Agus, a former president director of state-run Bank Mandiri, also ruffled feathers when he opposed the construction of the Sunda Strait Bridge, a megaproject with a US$10 billion price tag, unless it complied with existing private-public partnership regulations.

The project is managed by influential tycoon Tomy Winata through his Artha Graha Group.

Controversy over the project has also triggered disputes between Agus and Coordinating Economic Minister Hatta Rajasa, who is also the chairman of the National Mandate Party (PAN).

Hatta, whose daughter is married to Yudhoyono’s son, along with several other ministers have long supported the project which some have said would be Yudhoyono’s greatest legacy.

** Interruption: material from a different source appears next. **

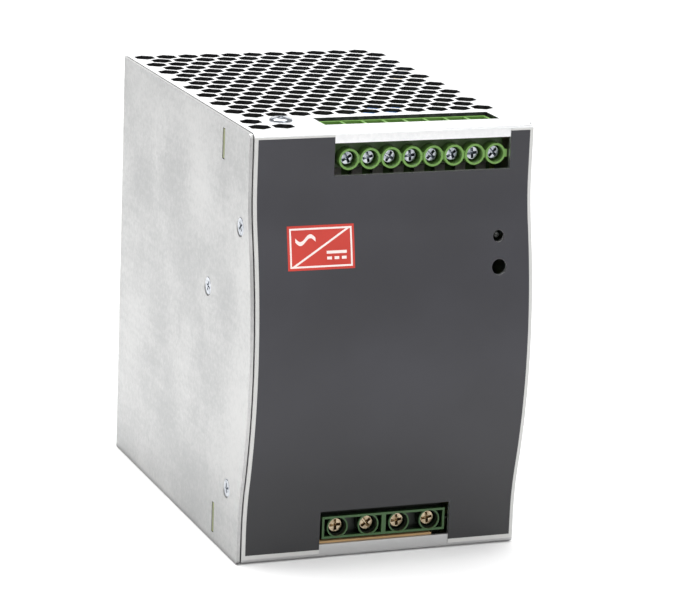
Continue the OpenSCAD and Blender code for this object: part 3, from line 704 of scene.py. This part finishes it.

Agus also recently came in the cross hairs of several senior Democratic Party politicians who have blamed Agus for failing to insulate Andi Mallarangeng from graft allegations that forced his resignation as youth and sports minister.

Andi, who has been named a graft suspect in the Hambalang scandal, was a top Democratic politician and a member of Yudhoyono’s inner circle.

“Agus was blamed for not warning Andi on the prudent use of the state budget, and for providing testimony that was not supportive of Andi to the KPK [Corruption Eradication Commission],” said a lawmaker on House of Representatives’ Commission XI for financial affairs who declined to be named to discuss the issue.

Agus has also confronted internal opposition following his decision to continue the reforms started by Sri Mulyani at the ministry, such as the daunting task of ending the culture of corruption at the tax office and customs and excise office.

Indonesia Corruption Watch coordinator Danang Widoyoko was critical of the decision to appoint Agus to the central bank, saying that the nomination showed that Yudhoyono was no longer comfortable with a minister of high integrity.

“There seems to be an alliance between Yudhoyono and the owners of capital, particularly for the preparations leading up to the 2014 general election,” Danang said. “The weaker the minister, the better for the vested interests.”

The position of finance minister, who oversees more than 60,000 employees, is considered more prestigious than that of BI’s governor, who supervises only around 5,600.

The central bank, which is independent of the Cabinet, has also been slated to have its teeth pulled, and will give its oversight role for the nation’s banking system, known to be a source of illicit funds for BI officials, to the Financial Authority Agency (OJK) over the next couple of years.

Several officials have been touted as Agus’ successor as minister, including Darmin and tax directorate chief Fuad Rahmany.

This is not the first time that the President has proposed Agus to lead BI: The House rejected his candicacy in 2008.

If the House rejects Agus as central bank chief again, it is likely to trigger a political crisis in the Cabinet, as the finance minister will have lost credibility among politicians, raising the specter that Agus will have to resign.